In the Gulf, where aviation is tightly intertwined with national economic strategies, airlines are grappling with both fuel costs and direct conflict-related disruption. Regional economic analyses describe capacity reductions across hub carriers in the United Arab Emirates and Qatar, with some operating at less than half of pre-conflict levels. The cutbacks, combined with diversified energy export routes and refinery outages, are reshaping long-established patterns of air connectivity between Europe, Asia and Africa.

What Rising Fuel Costs Mean for Travelers in 2026

For travelers planning international trips later in 2026, the convergence of higher jet fuel prices and longer flight paths is likely to translate into higher ticket prices and fewer options on certain routes. Travel industry reports already point to noticeable fare increases on some Europe–Asia and trans-Pacific itineraries, alongside reduced frequencies and occasional suspensions of service to specific Middle Eastern destinations.

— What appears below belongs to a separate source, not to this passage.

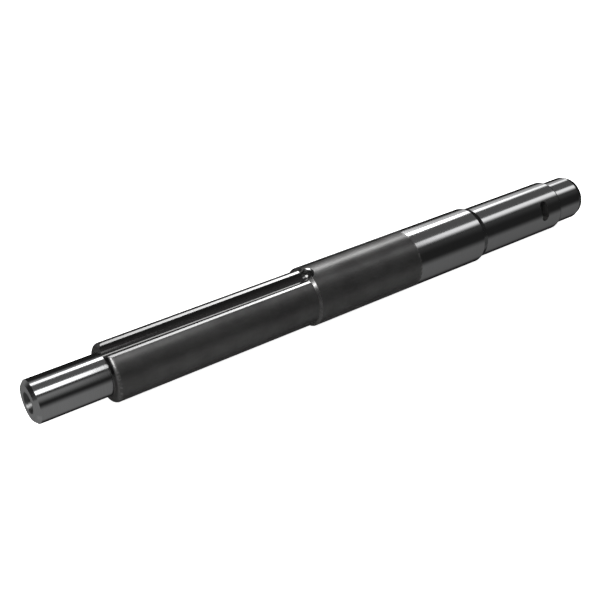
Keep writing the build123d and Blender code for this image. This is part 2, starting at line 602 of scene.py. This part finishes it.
# A direction is two numbers. About is the degrees round the shaft's axis, from the front of the
# studio over the top, and lean is how far it tips towards the tip, as a slope.
direction = place(tree, "ShaderNodeTexCoord").outputs["Generated"]
along, across, up = (Amount(socket) for socket in
                     place(tree, "ShaderNodeSeparateXYZ", {}, {0: direction}).outputs)
front_turn = 45.4
never_zero = 0.000001
turn = across.worked("ARCTAN2", across, up) * math.degrees(1)
about = (turn + (front_turn + 180)) % 360 - 180
lean = along / (across * across + up * up + never_zero) ** 0.5
forward = lean.worked("MAXIMUM", lean, 0)

# The long soft box behind. Its near edge is a bright core that swings back as it runs towards the
# tip, and its stretches have powers of their own: over the keyway, the body, the seat and the tip.
box_swing = 20
into_box = about - forward * box_swing
over_keyway = rise(lean, 0.29, 0.33) * (3.8 - rise(lean, 0.4, 0.5) * 1.4)
over_body = rise(lean, 0.59, 0.66) * 3.4
over_seat = rise(lean, 0.8, 0.85)
over_tip = rise(lean, 0.85, 1.1)
past_keyway = band(lean, 0.625, 0.675, 0.025)
core_power = ((2.2 + (over_keyway + over_body) * (1 - over_seat)) * (1 - over_tip * 0.4)
              * (1 + past_keyway * 0.7))
core = band(into_box, 71.5, 86, 3) * core_power * rise(lean, -0.6, -0.2)

# Behind its core the box is dimmer and wide, and it narrows to a faint tail towards the journal
wide_power = 0.95 + (1 - rise(lean, 0.72, 0.745)) * 2.9 + past_keyway * 1.5
wide_stretch = rise(lean, 0.52, 0.64) * (1 - rise(lean, 0.93, 1.05) * 0.2)
wide = rise(into_box, 73, 81) * (1 - rise(about, 120, 136)) * wide_stretch * wide_power
tail_power = 0.5
tail = rise(into_box, 73, 81) * (1 - rise(about, 88, 114)) * band(lean, 0, 0.33, 0.03) * tail_power

# The strips overhead, one above the journal and one above the ground seats, which twists a little
journal_strip_power = 3.2
journal_strip = band(about, 22, 41, 3) * band(lean, -0.55, 0.33, 0.015) * journal_strip_power
seat_strip_power = 1.6
twist = lean - 0.92
seat_strip = (rise(about - twist * 15, 18, 35) * (1 - rise(about - twist * 20, 41.5, 48))
              * rise(lean, 0.735, 0.76) * seat_strip_power)

# A faint haze between the strips and the box. All of these stop short of the tip end's wall.
haze_power = 0.12
haze = band(about, 44, 90, 4) * rise(lean, -0.6, -0.3) * haze_power
before_tip_wall = 1 - rise(lean, 1.15, 1.6)
soft_boxes = (core + wide + tail + journal_strip + seat_strip + haze) * before_tip_wall

# The small strong lamp past the journal end, taller and a little weaker on its side towards the shaft
inner = rise(lean, -1.3, -1.05)
end_lamp = (band(lean, -1.75, -0.5, 0.12) * rise(about + inner * 18, 27, 36)
            * (1 - rise(about - inner * 12, 42, 48)) * (16 - inner * 4))

# The front: a dim wall, and a pale card low in it before the journal
card_power = 0.27
card = rise(about, -28, -2) * (1 - rise(about, 3, 14)) * band(lean, -0.6, 0.33, 0.02) * card_power
front_power = 0.045
front = rise(about, -14, 16) * (1 - rise(about, 40, 60)) * (1 - rise(lean, 1.15, 1.6) * 0.7) * front_power

# The dull ground below, which reaches higher past the journal end, and the grey wall behind there
ground_reach = about + forward * 10 - (1 - rise(lean, -1.95, -1.7)) * 45
ground_power = 0.185 + (1 - rise(lean, 0.27, 0.42)) * 0.075
below = ((1 - rise(ground_reach, -57, -28)) * rise(about, -145, -120) * (1 - rise(lean, 1.3, 2) * 0.6)
         * ground_power)
wall_power = 0.34
end_wall = rise(abs(about), 110, 150) * (1 - rise(lean, 0, 0.15)) * wall_power

# The camera sees the studio as plain white, and the steel sees the lamps
darkest = 0.026
exposure = 0.8
light = (darkest + soft_boxes + end_lamp + card + front + below + end_wall) * exposure
seen = Amount(place(tree, "ShaderNodeLightPath").outputs["Is Camera Ray"])
glow = place(tree, "ShaderNodeBackground", {}, {"Color": (1, 1, 1, 1), "Strength": light * (1 - seen) + seen})
place(tree, "ShaderNodeOutputWorld", {}, {"Surface": glow.outputs[0]})

# ---------------------------------------------------------------------------------------------
# The camera. It stands above the journal end on the keyway's side, looks at a point near the
# middle of the shaft, and is rolled a little.
aim = Vector((-0.0399, -0.0006, -0.0006))
distance = 0.7302
azimuth = math.radians(39.181)
elevation = math.radians(37.469)
roll = math.radians(5.335)
level = Vector((-math.sin(azimuth), -math.cos(azimuth), 0))
away = level * math.cos(elevation) + Vector((0, 0, math.sin(elevation)))
camera_data = bpy.data.cameras.new("camera")
camera_data.lens = 59.968
camera_data.sensor_width = 36
camera_data.clip_start = 0.01
camera = bpy.data.objects.new("camera", camera_data)
bpy.context.collection.objects.link(camera)
camera.rotation_mode = "QUATERNION"
camera.location = aim + away * distance
camera.rotation_quaternion = (-away).to_track_quat("-Z", "Y") @ Matrix.Rotation(roll, 3, "Z").to_quaternion()
bpy.context.scene.camera = camera
bpy.context.scene.view_settings.view_transform = "Standard"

Analysts quoted in recent coverage advise that airlines will try to protect core, high-demand routes while trimming capacity on thinner or more price-sensitive segments. That could mean less competition and firmer pricing on some secondary city pairs, as well as tighter availability of the lowest fare classes during peak summer travel months. At the same time, carriers are expected to keep promotional activity alive where demand appears vulnerable, using sales selectively to stimulate bookings while still accounting for higher fuel costs.

Industry organizations caution that the trajectory of fares and route networks in the second half of the year will depend heavily on how the Middle East conflict evolves and whether energy markets stabilize. If crude and jet fuel prices retreat and key airspace corridors reopen, some of the current detours and surcharges could be rolled back. If tensions persist or intensify, airlines and travelers alike may need to adapt to a new period of elevated costs and more circuitous journeys between many of the world’s major regions.